Segundo ele, "confusão significa uma oportunidade para novas ideias". 

Mero acaso

Entre outras ideias, Giudice sugeriu com rabiscos no quadro-negro, que a massa do Higgs seja determinada não por um princípio profundo da simetria, mas pela dinâmica contínua de campos e forças. À medida que o universo se expande e evolui durante o Big Bang, o campo do Higgs, do qual o bóson é uma expressão, passa por essas transições de fase, como água que vira gelo. Em certo instante, ele fica preso. 

"O que determina o valor do Higgs é a história do universo", explica ele. Só que isso tornaria o campo do Higgs instável ao longo de períodos de tempo muito longos – acima da idade do universo – e poderia, um dia, entrar em colapso, dissolvendo o que consideramos ser a realidade. 

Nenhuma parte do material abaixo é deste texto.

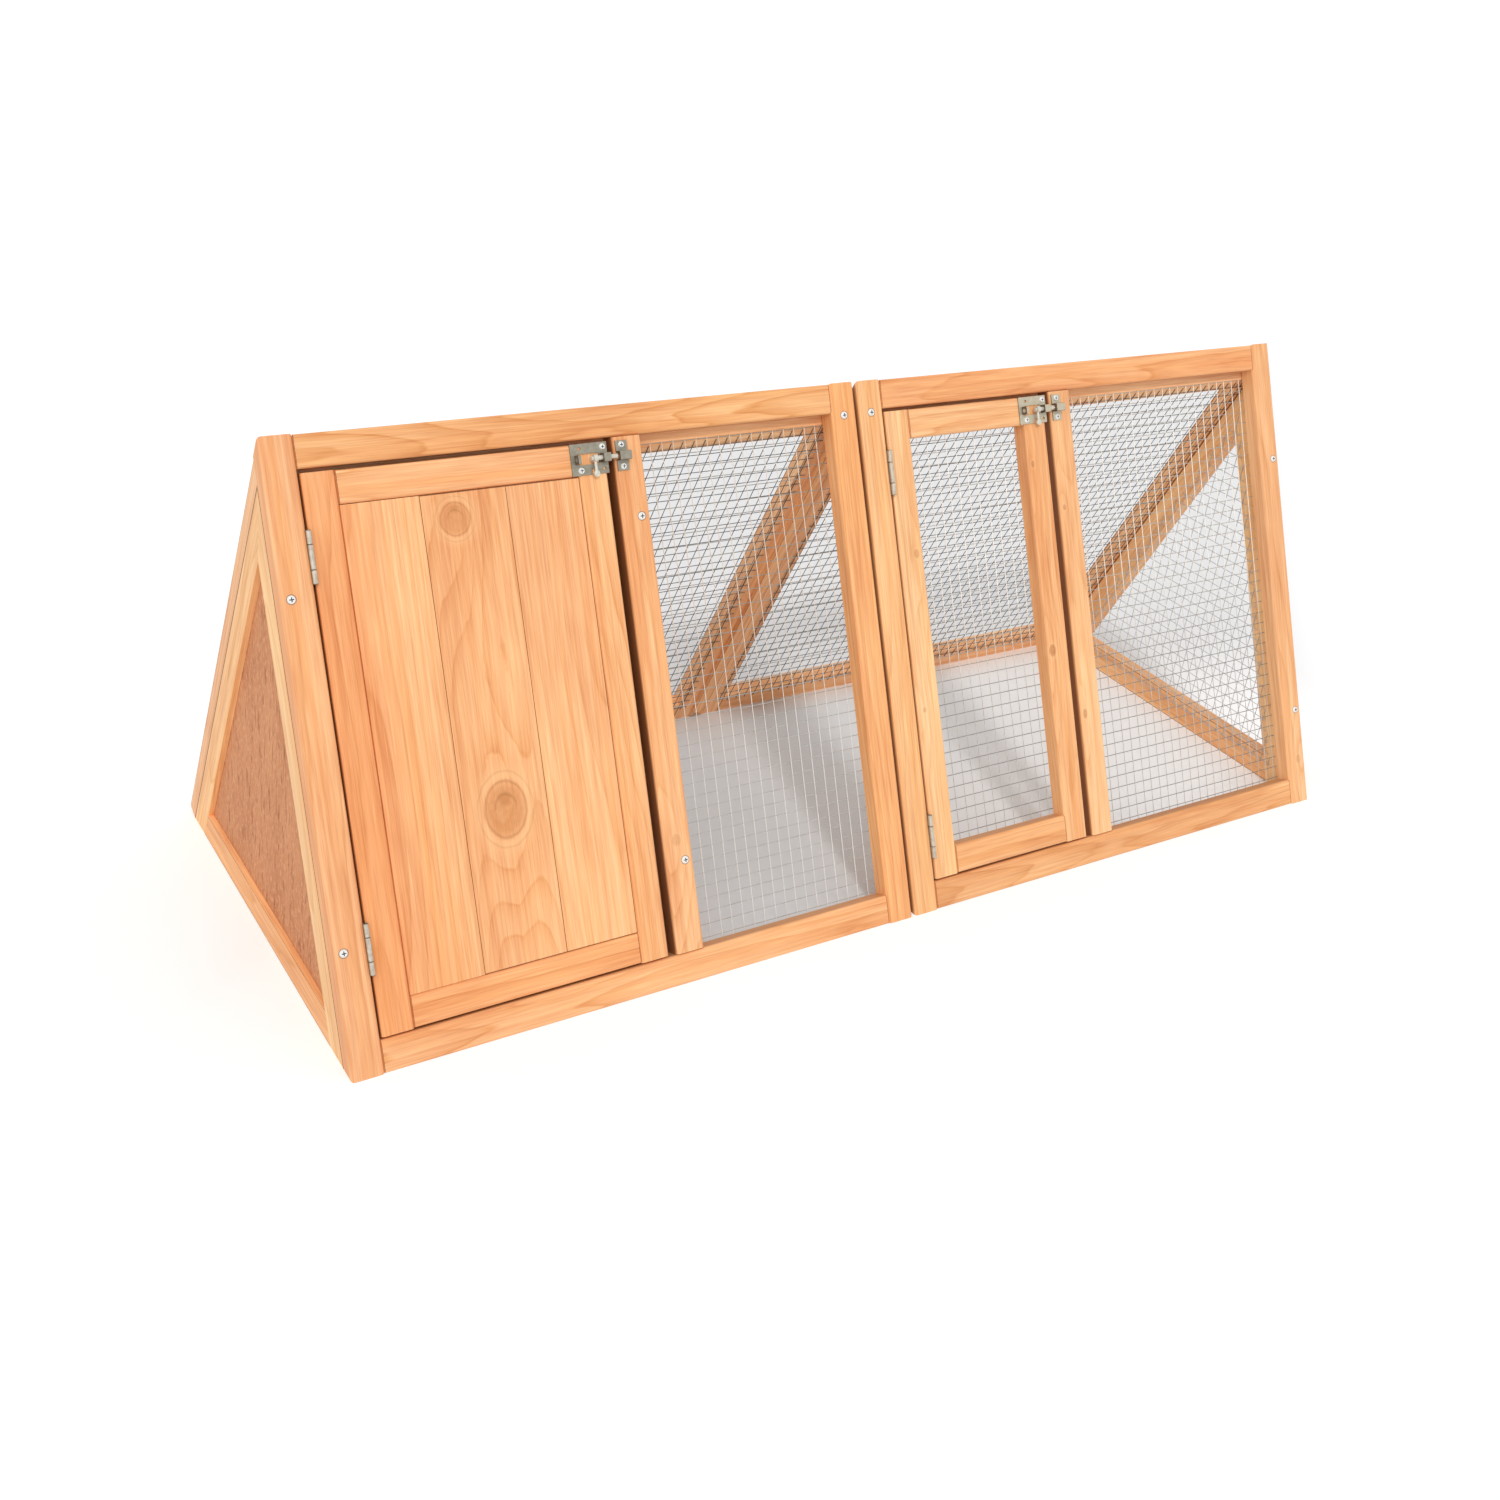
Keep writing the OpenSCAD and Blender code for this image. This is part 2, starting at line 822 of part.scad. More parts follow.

Outra possibilidade, um anátema para muitos einsteinianos de carteirinha, é a de que esses números problemáticos se devem ao mero acaso. Existe um número praticamente infinito de universos possíveis com diferentes massas de Higgs, mas somente um com a capacidade de evoluir para estrelas, planetas e nós. 

O Cern começou a esboçar planos para um sucessor gigante do Grande Colisor de Hádrons. Ele teria cem quilômetros de diâmetro e colidiria prótons a cem trilhões de elétrons-volts. A China também está explorando um "Grande Colisor" nesses parâmetros. 

Com 14 trilhões de elétrons-volts, o Grande Colisor de Hádrons encontraria o bóson de Higgs ou outra coisa porque o Modelo Padrão desmorona nesse nível de energia. 

O Futuro Colisor Circular, como a Cern o chama, não tem propósito específico porque segundo o Modelo Padrão, esse patamar elevado de energia é destituído de novas partículas – um deserto, como se costuma dizer. Entretanto, ninguém acredita que o Modelo Padrão, sem falar na gravidade, seja a última palavra quanto ao universo. 

Pista encorajadora

Existem trilhões e mais trilhões de colisões de prótons a serem feitas antes de desistirmos. 

Uma pista encorajadora veio de estudos recentes do Cern sobre uma pequena e esquisita partícula de vida curta chamada méson B, a qual, entre outras coisas, se alterna entre ser ela mesma e seu oposto em antimatéria trilhões de vezes por segundo. Segundo o Modelo Padrão, tais partículas deveriam ter a mesma chance de produzir elétrons, tanto quanto seus primos grandes, os múons, quando se desintegram de certa forma. Contudo, as mensurações no colisor do Cern demonstraram uma propensão bem definida para os mésons produzirem menos múons do que o esperado, como informou a entidade, em abril. 

A mesma esquisitice quântica que explode a massa teórica do Higgs também pode agir neste caso, dizem os físicos, deixando entrever uma nova partícula muito maciça chamada leptoquark. Ou poderia ser um acaso feliz. 

"Nem é preciso dizer, mas se esses sinais forem comprovados, então seria um fato extremamente importante, mas ainda é muito cedo para dizer qualquer coisa", afirma Guy Wilkinson, professor de Oxford que é o porta-voz da colaboração LHCb. 

Há apenas seis anos, o colisor estava prestes a excluir o bóson de Higgs, ao menos como descrito pelo Modelo Padrão. Cientistas se preparavam para explicar ao público por que não encontrá-lo seria mais empolgante do que achá-lo – outra chance de confusão criativa. 

Foi apenas então, é claro, que uma pequena colisão que apareceu nos gráficos de dados mostrou ser o elusivo bóson. 

"A natureza pode ser mais sutil do que pensamos", diz Joel Butler, físico do Laboratório do Acelerador Nacional Fermi, que chefia uma das equipes do detector do Cern. 

"Demorou 50 anos para achar o Higgs", ele diz, em pé, ao lado do detector, que tem uma altura de vários andares, conhecido como CMS, 90 metros abaixo do solo. 

"Sem dúvida, a paciência é uma virtude na física", acrescentou.